The spending on the Iraq conflict alone is now approaching
the cost of the Korean war, about $330bn in today's dollars.
Meanwhile the cost of the overall "war on terror" - relabelled
The Long War in the Pentagon - is already close to half
a trillion dollars, and will soon equal that of the 13-year
Vietnam war.

"There is some reason to be surprised that it's this much,"
said Steven Kosiak, a military spending analyst at the Centre
for Strategic and Budgetary Assessments in Washington.
"The Congressional Budget Office had estimated the defence
department would need $85bn and that was with no drawdown
in troops."

A White House budget official, Joel Kaplan, said that some of
the extra spending would go towards keeping military equipment
going in the desert, to accelerate training of Iraqi forces,
and to give US troops better protection against roadside bombs.
The budget request did not include reconstruction spending.

The defence secretary, Donald Rumsfeld, once predicted that
the Iraq war would cost $50bn. George Bush's former economic
adviser, Lawrence Lindsey, was forced to resign for being
alarmist after predicting in 2002 that the Iraq war could
cost up to $200bn. Even before the new supplemental requests,
spending on the conflict in Iraq has reached $250bn.

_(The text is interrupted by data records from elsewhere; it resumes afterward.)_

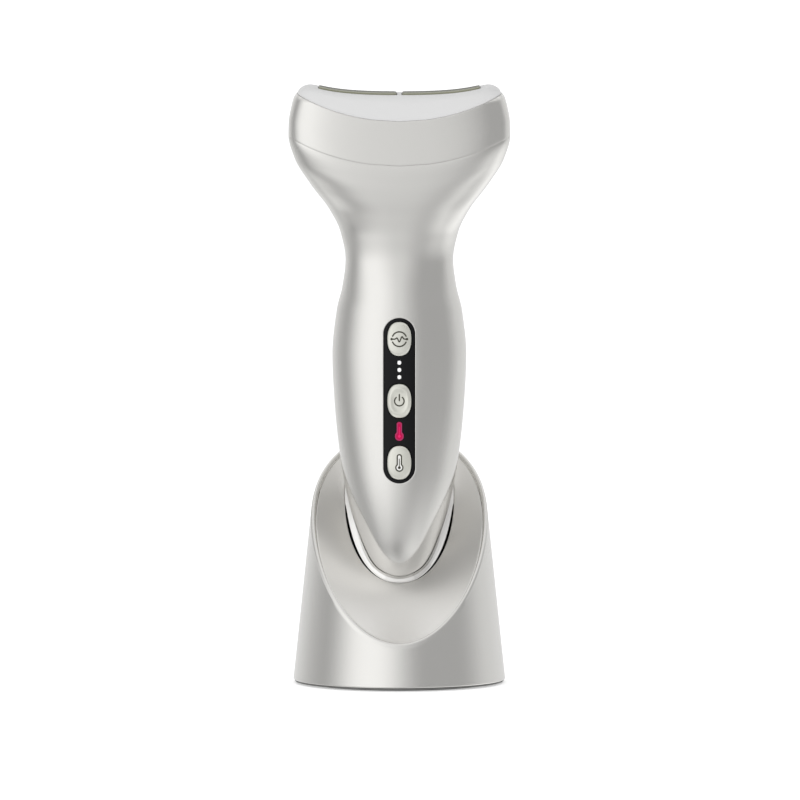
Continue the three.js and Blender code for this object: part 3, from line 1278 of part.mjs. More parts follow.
addShells();
addCollar();
addBezel();
addPlates();
addTiles();
addHeatSink();
addSensor();
addFan();
addStrip();
addButtons();
addLights();
addControlBoard();
addInnerFrame();
addBattery();
addVibrationMotor();
addChargeContacts();
addDockShell();
place(dock, 'dock_dish', aroundDock(dishProfile), PAINT);
addCup();
addPins();
addBase();
addBallast();
addDockBoard();

const group = new THREE.Group();
group.add(dock, handset);
export default group;
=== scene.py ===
"""Looks of the hot and cold skincare handset and its charging dock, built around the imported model.

Sizes below are millimetres in the model's own frame: +Z up, the front faces -Y. mesh_object() turns them to metres.
"""

import math

import bmesh
import bpy
import numpy as np
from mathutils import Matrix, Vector


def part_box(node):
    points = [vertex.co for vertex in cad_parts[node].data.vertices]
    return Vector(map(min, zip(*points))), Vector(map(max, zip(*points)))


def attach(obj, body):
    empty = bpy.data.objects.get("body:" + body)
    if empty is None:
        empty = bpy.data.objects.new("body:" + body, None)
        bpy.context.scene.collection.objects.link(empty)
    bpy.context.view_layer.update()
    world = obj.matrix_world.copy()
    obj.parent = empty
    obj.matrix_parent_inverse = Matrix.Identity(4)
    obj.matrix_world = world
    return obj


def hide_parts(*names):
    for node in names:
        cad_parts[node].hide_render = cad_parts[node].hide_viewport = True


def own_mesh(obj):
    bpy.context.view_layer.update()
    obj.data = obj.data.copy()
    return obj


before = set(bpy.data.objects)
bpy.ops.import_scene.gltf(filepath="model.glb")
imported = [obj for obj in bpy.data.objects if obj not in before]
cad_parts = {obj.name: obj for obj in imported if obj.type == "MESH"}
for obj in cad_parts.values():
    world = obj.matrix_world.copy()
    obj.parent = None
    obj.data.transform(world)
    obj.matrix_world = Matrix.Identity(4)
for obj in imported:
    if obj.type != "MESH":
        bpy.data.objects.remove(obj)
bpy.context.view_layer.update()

MM = 0.001

# Camera and picture
EYE = (0.24, -5000, 466.65)
AIM = (0.24, 0, 101.95)
PICTURE_WIDTH = 288
SENSOR_WIDTH = 36
CLIP_START, CLIP_END = 0.1, 100

# Soft lights by azimuth from the front, turning to the right: azimuth, half width and strength
LEVEL_LIGHTS = ((-33, 67, 0.78), (124, 61, 0.33), (-164, 84, 0.36))
LEVEL_SURROUND = 0.49
LOW_LIGHTS = ((-38, 44, 0.20), (29, 45, 0.32), (122, 137, 0.89), (-134, 93, 0.30))
LOW_SURROUND = 0.39
GROUND_LIGHTS = ((-70, 120, 0.45),)
GROUND_SURROUND = 0.66
# Overhead, by the angle from the front horizon over the top: start, end and level at the end
CEILING_FRONT = 0.96
CEILING_STEPS = ((72, 84, 0.86), (88, 98, 1.10), (108, 116, 1.0))
# Elevations between which one ring of lights gives way to the next
GROUND_TO_LOW = (-66, -28)
LOW_TO_LEVEL = (-37, -3)
LEVEL_TO_CEILING = (28, 52)

# Floor, in metres
FLOOR_RADIUS = 40
FLOOR_WHITE = 0.88
FLOOR_GLOW = 0.42

# Finishes
GRAIN_SPAN = (0.3, 0.7)
GLOSS_SPREAD = 0.06
BROAD_SCALE = 60

# Clearances
SEAM_GAP = 0.05
SEAM_SINK = 0.1
FIT_GAP = 0.3
FINE_GAP = 0.1
SEAM_ROUND = 0.12
EDGE_ROUND = 0.12
CUT_REACH = 40
SMOOTH_ANGLE = 30

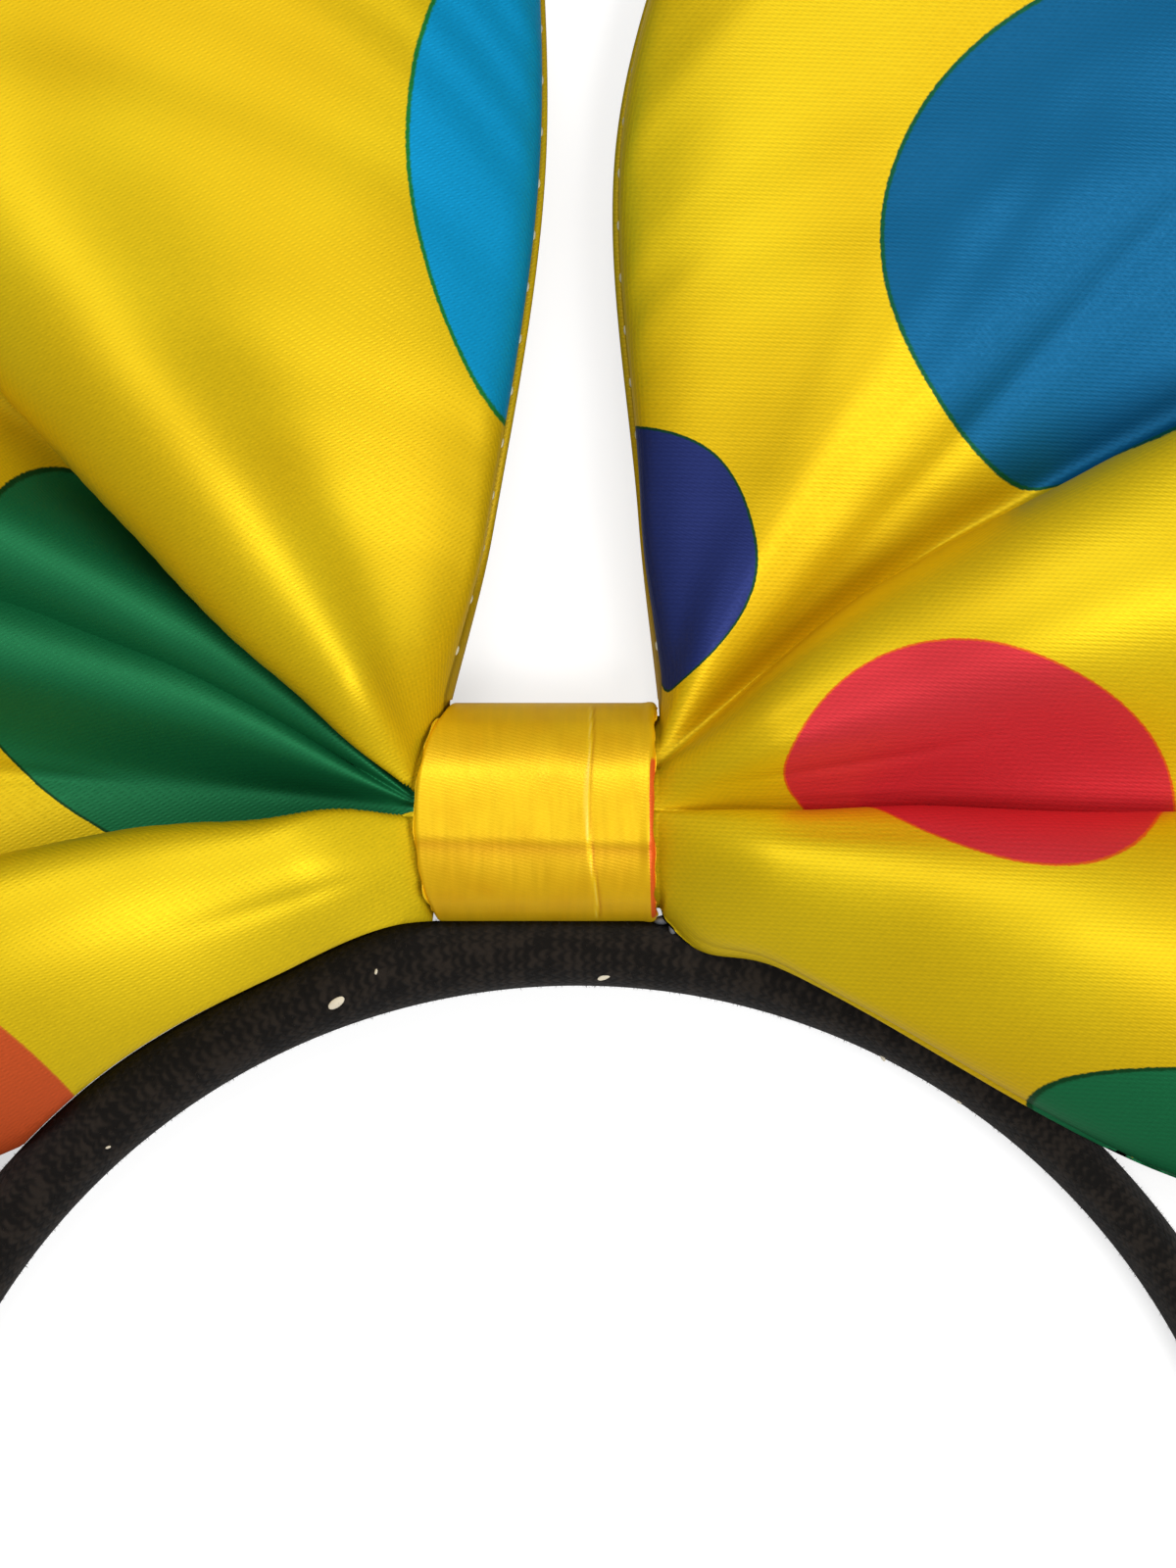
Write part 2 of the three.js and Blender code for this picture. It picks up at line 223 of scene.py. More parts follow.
def placed(piece: Piece, slot: str, *nodes: str) -> Piece:
    """Lets a piece ride on the body and hides the CAD nodes that it stands for.

    Args:
        piece: the piece.
        slot: its material slot, not used.
        *nodes: the CAD nodes that it stands for.

    Returns:
        The same piece.
    """
    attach(piece, BODY)
    if nodes:
        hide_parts(*nodes)
    LOG.info("%s: %d faces", piece.name, len(piece.data.polygons))
    return piece


# Shader graphs


class Graph:
    """Adds nodes to one tree, each linked or set from its arguments."""

    def __init__(self, tree: Tree) -> None:
        """Keeps the tree that nodes are added to."""
        self.tree = tree

    def put(self, socket: Socket, value: object) -> None:
        """Links a socket to another one, or sets its value."""
        if isinstance(value, Socket):
            self.tree.links.new(value, socket)
        elif value is not None:
            socket.default_value = value

    def add(self, kind: str, settings: dict[str, object] | None = None, **inputs: object) -> bpy.types.Node:
        """Adds a node.

        Args:
            kind: the node's type without its ShaderNode prefix.
            settings: its own settings by name.
            **inputs: its inputs, with _ for a blank in the name.

        Returns:
            The node.
        """
        node = self.tree.nodes.new("ShaderNode" + kind)
        for label, value in (settings or {}).items():
            setattr(node, label, value)
        for label, value in inputs.items():
            self.put(node.inputs[label.replace("_", " ")], value)
        return node

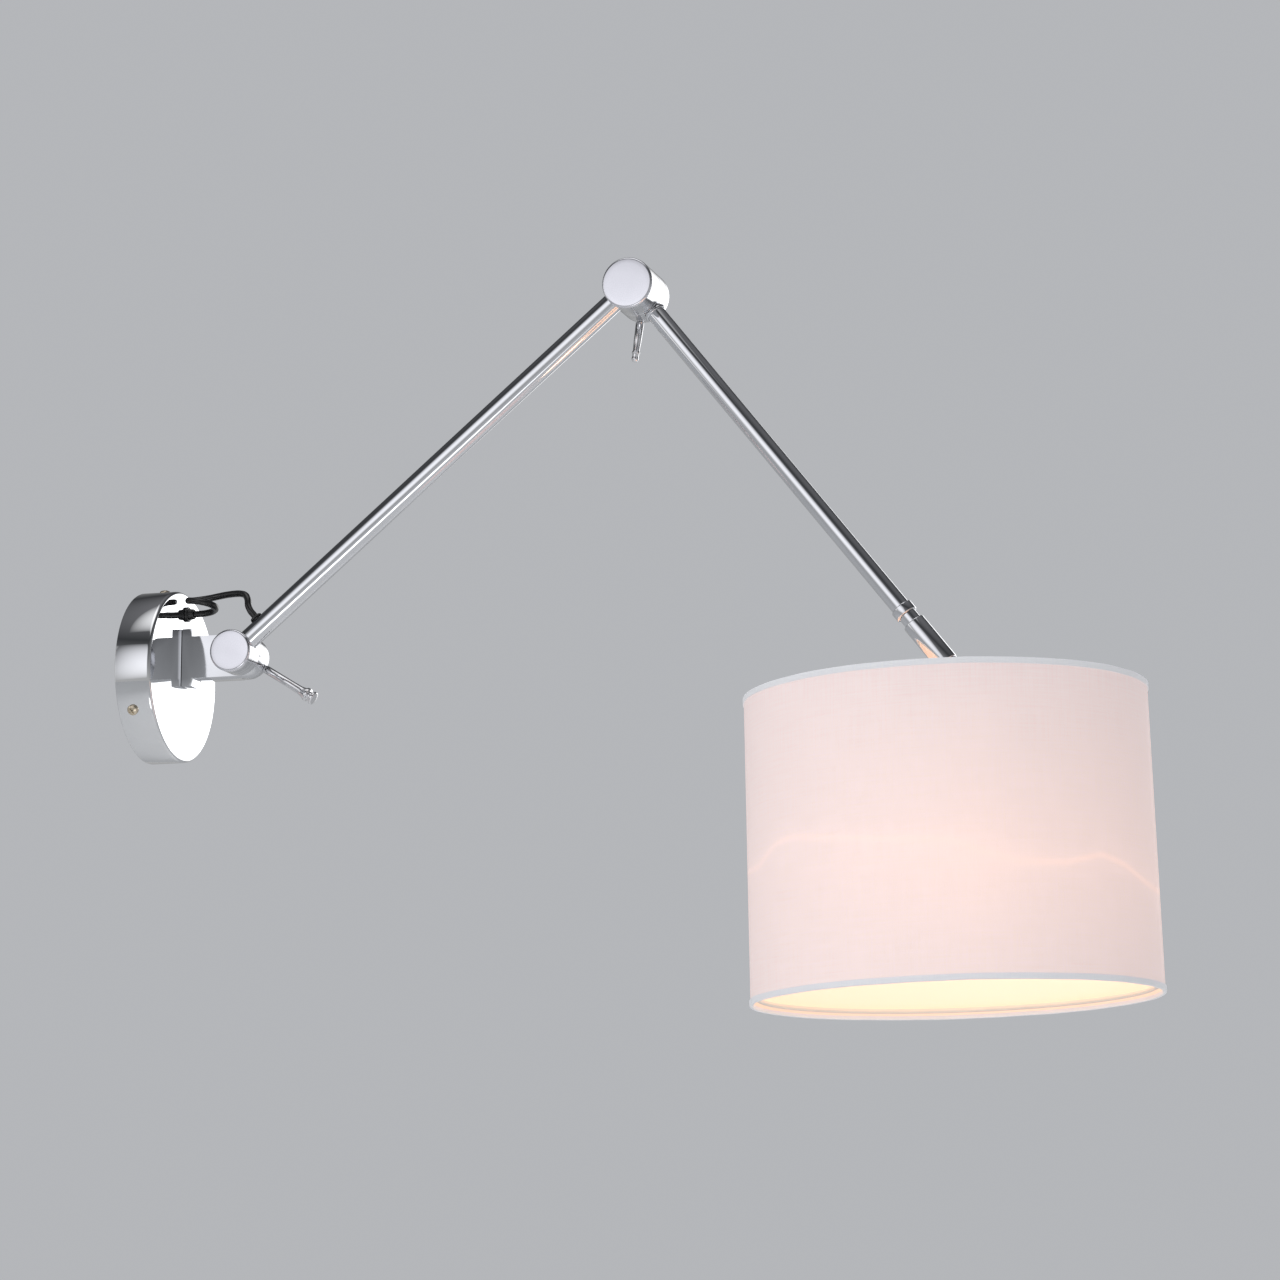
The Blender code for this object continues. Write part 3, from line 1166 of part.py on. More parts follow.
def make_wire_frame():
    """The top ring, three spokes and the hub ring that the lampholder clamps, and the loose bottom ring."""
    inset = SHADE_WALL + TRIM_WALL + 2 * GAP + WIRE_RADIUS
    top_height = SHADE_TOP - TRIM_WALL - GAP - TRIM_HEIGHT
    top_radius = shade_radius(top_height) - inset
    frame_top = ring_of_wire("shade_wire_frame", top_radius, top_height, WIRE)
    hub_low = HUB_TOP - HUB_THICKNESS
    hub = ring_profile(HOLDER_RADIUS + GAP, HUB_RADIUS, hub_low, HUB_TOP)
    join(frame_top, turned("frame_hub", hub, shade_frame, SHADE_AXIS, UPRIGHT))
    hub_middle = HUB_TOP - HUB_THICKNESS / 2
    grip = HUB_RADIUS + WIRE_RADIUS
    for number, angle in enumerate(SPOKE_ANGLES, 1):
        turn = radians(angle)
        stations = (
            (top_radius, top_height),
            (top_radius - SPOKE_OUTER_RUN, top_height - SPOKE_OUTER_DROP),
            (grip + SPOKE_INNER_RUN, hub_middle + SPOKE_INNER_RISE),
            (grip - SPOKE_HOLD, hub_middle),
        )
        points = [(SHADE_AXIS_X + r * cos(turn), r * sin(turn), h) for r, h in stations]
        join(frame_top, wire(f"spoke_{number}", points, WIRE_RADIUS, shade_frame))
    low = SHADE_TOP - SHADE_HEIGHT + TRIM_WALL + GAP + TRIM_HEIGHT
    ring_of_wire("shade_bottom_ring", shade_radius(low) - inset, low, WIRE)


# ---------------------------------------------------------------- cord


def smooth_points(route, samples):
    """Points along the Catmull-Rom curve through the route's points."""
    points = [Vector(p) for p in route]
    points = [points[0] * 2 - points[1], *points, points[-1] * 2 - points[-2]]
    found = []
    for i in range(1, len(points) - 2):
        before, start, end, after = points[i - 1 : i + 3]
        for step in range(samples):
            t = step / samples
            bend = (2 * before - 5 * start + 4 * end - after) * t**2
            twist = (3 * start - before - 3 * end + after) * t**3
            found.append((2 * start + (end - before) * t + bend + twist) / 2)
    return [*found, points[-2]]


def evenly(points, spacing):
    """Every point of the list that lies at least this far along from the last one kept, with both ends."""
    kept = [points[0]]
    travelled = 0.0
    for before, point in zip(points, points[1:]):
        travelled += (point - before).length
        if travelled >= spacing:
            kept.append(point)
            travelled = 0.0
    if (kept[-1] - points[-1]).length < spacing / 2:
        kept.pop()
    return [*kept, points[-1]]


def cord_points():
    """The cord's route from the grommet's mouth, drawn to end in the bushing wherever the lower arm is."""
    mouth = Vector((CANOPY_DEPTH + GROMMET_NOSE, GROMMET_Y, GROMMET_RISE))
    bpy.context.view_layer.update()
    bushing = base_frame.matrix_world @ Vector(CORD_END)
    route = [mouth + Vector(offset) for offset in CORD_ROUTE]
    miss = bushing - route[-1]
    last = len(route) - 1
    return [point + miss * (i / last) ** 2 for i, point in enumerate(route)]


def make_cord():
    curve = bpy.data.curves.new("cord_loop", "CURVE")
    curve.dimensions = "3D"
    curve.bevel_depth = CORD_RADIUS
    curve.bevel_resolution = 2
    curve.use_fill_caps = True
    points = evenly(smooth_points(cord_points(), CORD_SAMPLES), CORD_RADIUS * 2)
    spline = curve.splines.new("POLY")
    spline.points.add(len(points) - 1)
    for target, point in zip(spline.points, points):
        target.co = (*point, 1.0)
    place(bpy.data.objects.new("cord_loop", curve), None, (0, 0, 0), UPRIGHT, BLACK)


# ---------------------------------------------------------------- build

make_wall_plate()
make_canopy()
make_canopy_screws()
make_terminal_block()
make_earth_screw()
make_pivot_bracket()
make_foot_screws()
make_cord_grommet()
make_base_axle()
make_base_knuckle()
make_lower_tube()
make_elbow()
make_clamps()
make_upper_tube()
make_swivel()
make_hinge()
make_holder_bracket()
make_bracket_screw()
make_lampholder()
make_bulb()
make_drum()
make_trim("shade_top_trim", SHADE_TOP, True)
make_trim("shade_bottom_trim", SHADE_TOP - SHADE_HEIGHT, False)
make_wire_frame()
make_cord()
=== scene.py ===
# %% [markdown]
# # A swing arm wall sconce, finished in Blender
#
# The lamp has a chrome canopy on the wall, two chrome tubes on clamped knuckles, and a lit fabric drum shade. Its
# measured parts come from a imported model, the frame. This script doesn't move them: it gives each one a finish, and
# it remodels the ones whose edges, seams and curves should be finer than a physics model needs.

# %% The frame
import json
import math

import bpy
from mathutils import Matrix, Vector

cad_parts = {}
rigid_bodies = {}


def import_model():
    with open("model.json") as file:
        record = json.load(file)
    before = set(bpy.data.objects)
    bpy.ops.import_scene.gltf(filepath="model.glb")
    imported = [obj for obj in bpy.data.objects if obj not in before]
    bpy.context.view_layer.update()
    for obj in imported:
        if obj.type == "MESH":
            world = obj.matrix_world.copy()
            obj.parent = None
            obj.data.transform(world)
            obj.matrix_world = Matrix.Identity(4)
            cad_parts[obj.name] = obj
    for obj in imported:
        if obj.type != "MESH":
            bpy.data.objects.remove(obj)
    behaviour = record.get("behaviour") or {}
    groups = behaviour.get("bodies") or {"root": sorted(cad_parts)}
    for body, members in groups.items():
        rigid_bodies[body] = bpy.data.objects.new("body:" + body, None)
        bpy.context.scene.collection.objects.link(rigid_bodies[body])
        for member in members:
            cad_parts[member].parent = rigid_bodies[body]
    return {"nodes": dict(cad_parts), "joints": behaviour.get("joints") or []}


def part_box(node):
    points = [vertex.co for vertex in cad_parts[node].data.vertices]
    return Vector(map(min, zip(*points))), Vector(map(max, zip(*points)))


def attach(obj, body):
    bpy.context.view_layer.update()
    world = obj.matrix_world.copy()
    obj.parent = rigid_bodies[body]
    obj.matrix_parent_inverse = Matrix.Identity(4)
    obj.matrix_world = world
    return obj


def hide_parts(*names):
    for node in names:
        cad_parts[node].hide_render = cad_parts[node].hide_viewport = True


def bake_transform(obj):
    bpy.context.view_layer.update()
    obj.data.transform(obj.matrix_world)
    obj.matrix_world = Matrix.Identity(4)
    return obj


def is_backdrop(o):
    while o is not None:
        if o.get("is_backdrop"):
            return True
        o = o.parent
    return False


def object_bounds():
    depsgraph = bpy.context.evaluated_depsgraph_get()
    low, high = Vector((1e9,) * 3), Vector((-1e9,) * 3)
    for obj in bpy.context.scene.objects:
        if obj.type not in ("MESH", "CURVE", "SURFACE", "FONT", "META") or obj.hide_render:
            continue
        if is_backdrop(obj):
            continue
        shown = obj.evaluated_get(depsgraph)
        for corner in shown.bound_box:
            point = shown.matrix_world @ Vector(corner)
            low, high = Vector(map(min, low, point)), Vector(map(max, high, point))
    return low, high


MM = 0.001
for unwanted in [obj for obj in bpy.data.objects if obj.name in {"Cube", "Light", "Camera"}]:
    bpy.data.objects.remove(unwanted, do_unlink=True)
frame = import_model()
cad_box = [list(corner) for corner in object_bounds()]

# %% [markdown]
# ## Camera
#
# A long lens a good way off, below the lamp and to its right, flattens the perspective, so the arms keep their true
# lengths. The camera looks up, which shows the underside of the rims and a slice of the shade's lit inside.

# %% Camera
CAMERA_PLACE = Vector((1.0636, -2.4596, -0.4475))
CAMERA_AZIMUTH = math.radians(16.453)
CAMERA_RISE = math.radians(10.095)
LENS_MM = 115.25

camera_data = bpy.data.cameras.new("camera")
camera_data.lens = LENS_MM
camera_data.sensor_width = 36.0
camera_data.clip_start = 0.05
camera_data.clip_end = 60.0
camera = bpy.data.objects.new("camera", camera_data)
bpy.context.scene.collection.objects.link(camera)
level = math.cos(CAMERA_RISE)
sight = Vector((-math.sin(CAMERA_AZIMUTH) * level, math.cos(CAMERA_AZIMUTH) * level, math.sin(CAMERA_RISE)))
camera.location = CAMERA_PLACE
camera.rotation_mode = "QUATERNION"
camera.rotation_quaternion = sight.to_track_quat("-Z", "Y")
bpy.context.scene.camera = camera
print("camera looks along", [round(v, 3) for v in sight])

# %% [markdown]
# ## Where things are
#
# Every measure is read from the frame. A hinge's record gives its axis, and a node's box gives its thickness. The
# two arms are straight lines between the axes, so three points and two directions place almost everything.

# %% Axes and directions
joints = {joint["name"]: joint for joint in frame["joints"]}
base_axis = Vector(joints["base_pitch"]["pos_m"])
elbow_axis = Vector(joints["elbow_pitch"]["pos_m"])
upper_way = Vector(joints["head_swivel"]["axis"]).normalized()
lower_way = Vector((elbow_axis.x - base_axis.x, 0.0, elbow_axis.z - base_axis.z)).normalized()
lower_length = (Vector((elbow_axis.x, 0, elbow_axis.z)) - Vector((base_axis.x, 0, base_axis.z))).length
ACROSS = Vector((0.0, 1.0, 0.0))
OUT = Vector((1.0, 0.0, 0.0))


def low(node, axis):
    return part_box(node)[0][axis]


def high(node, axis):
    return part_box(node)[1][axis]


def middle(node):
    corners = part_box(node)
    return (corners[0] + corners[1]) / 2


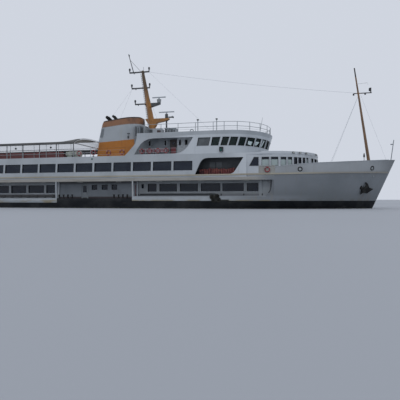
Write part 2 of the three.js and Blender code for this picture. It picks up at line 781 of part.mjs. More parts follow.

Joseph Stiglitz, a Nobel laureate and Columbia University
economist, has calculated that the Iraq war could ultimately
cost $2 trillion, including lost productivity because of
casualties and foreign deployments of reservists, as well
as the long-term impact of disability payments and general
economic disruption.

The administration's low pre-war estimates assumed that
the invasion would be largely welcomed and coalition troops
would quickly be able to hand over to a new government in
Baghdad.

The money being earmarked for operations in Iraq and Afghanistan
is outside the normal defence budget. That budget for 2007
is $439bn, a 5% increase.

The budget will be delivered to Congress at the same time
as the Quadrennial Defence Review, in which the Pentagon
lays out its longer term strategy. The review envisages
the development of more mobile, specialised forces in smaller
units. There will be a 15% increase in special operations
forces, and a new air force drone squadron. Nearly 4,000 more
troops will be assigned to psychological operations and civil
affairs units.

Military experts have applauded the reforms but say the review
does not explain how they will be paid for. There is no mention
of cutting back on some of the huge and controversial equipment
in development, such as the F22 and F35 fighter planes and
the US navy's new DD(X) destroyer.

A British soldier from the 9th/12th Lancers has died following
a road traffic accident outside Basra, the Ministry of Defence
said yesterday. There was no suggestion of "hostile involvement".
It is the 101st British death of the war.